Task to complete => Pull out every line with the word "part".

Task material =>

========================================

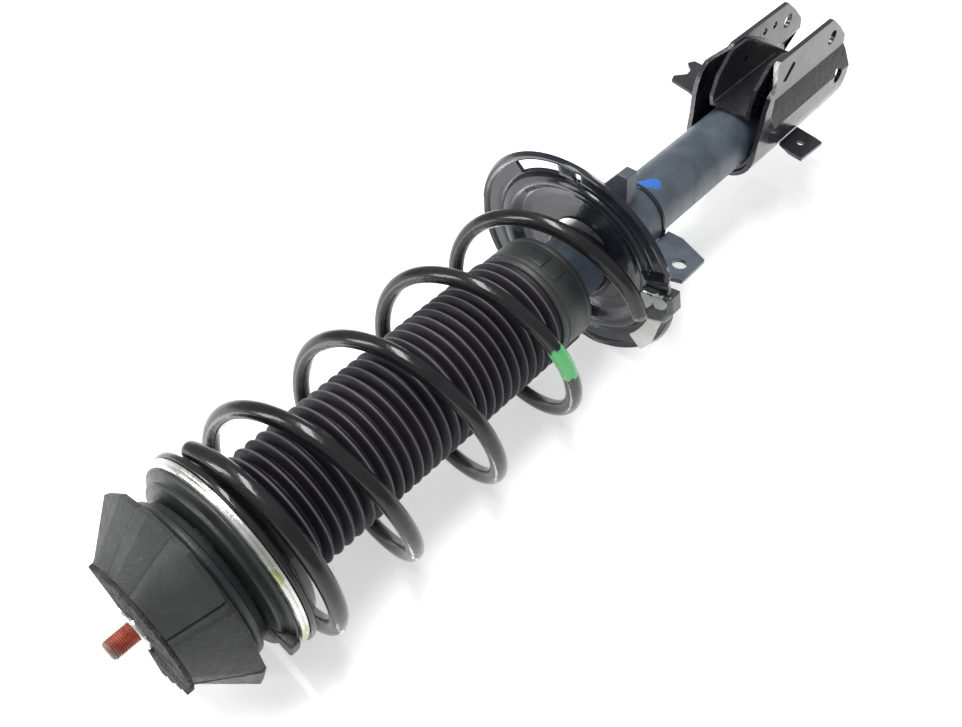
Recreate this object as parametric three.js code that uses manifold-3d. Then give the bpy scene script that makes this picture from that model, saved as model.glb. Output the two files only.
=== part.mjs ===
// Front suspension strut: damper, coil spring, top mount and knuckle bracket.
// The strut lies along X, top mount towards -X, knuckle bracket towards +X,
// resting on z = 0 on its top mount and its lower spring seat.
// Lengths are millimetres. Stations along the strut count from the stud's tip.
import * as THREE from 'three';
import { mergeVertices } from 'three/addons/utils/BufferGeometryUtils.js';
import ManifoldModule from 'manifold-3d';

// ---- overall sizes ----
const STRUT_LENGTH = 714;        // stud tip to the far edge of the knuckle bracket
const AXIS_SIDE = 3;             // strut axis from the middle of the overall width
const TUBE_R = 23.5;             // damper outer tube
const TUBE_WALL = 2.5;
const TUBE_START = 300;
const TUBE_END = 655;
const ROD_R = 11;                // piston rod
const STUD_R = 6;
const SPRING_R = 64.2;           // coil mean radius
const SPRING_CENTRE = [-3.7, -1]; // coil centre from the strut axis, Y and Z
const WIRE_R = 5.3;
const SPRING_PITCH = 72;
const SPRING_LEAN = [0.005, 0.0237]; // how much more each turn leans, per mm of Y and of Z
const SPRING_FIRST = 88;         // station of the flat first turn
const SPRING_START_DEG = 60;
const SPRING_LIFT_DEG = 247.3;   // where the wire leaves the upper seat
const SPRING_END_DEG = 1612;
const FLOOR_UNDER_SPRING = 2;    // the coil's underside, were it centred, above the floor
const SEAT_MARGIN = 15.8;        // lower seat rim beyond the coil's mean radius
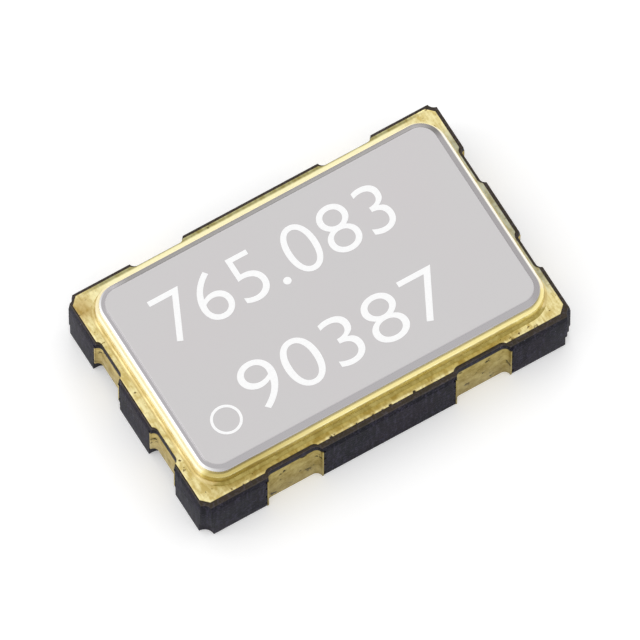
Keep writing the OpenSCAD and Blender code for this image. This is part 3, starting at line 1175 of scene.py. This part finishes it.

========================================

Solved exercise =>
=== part.mjs ===
Keep writing the OpenSCAD and Blender code for this image. This is part 3, starting at line 1175 of scene.py. This part finishes it.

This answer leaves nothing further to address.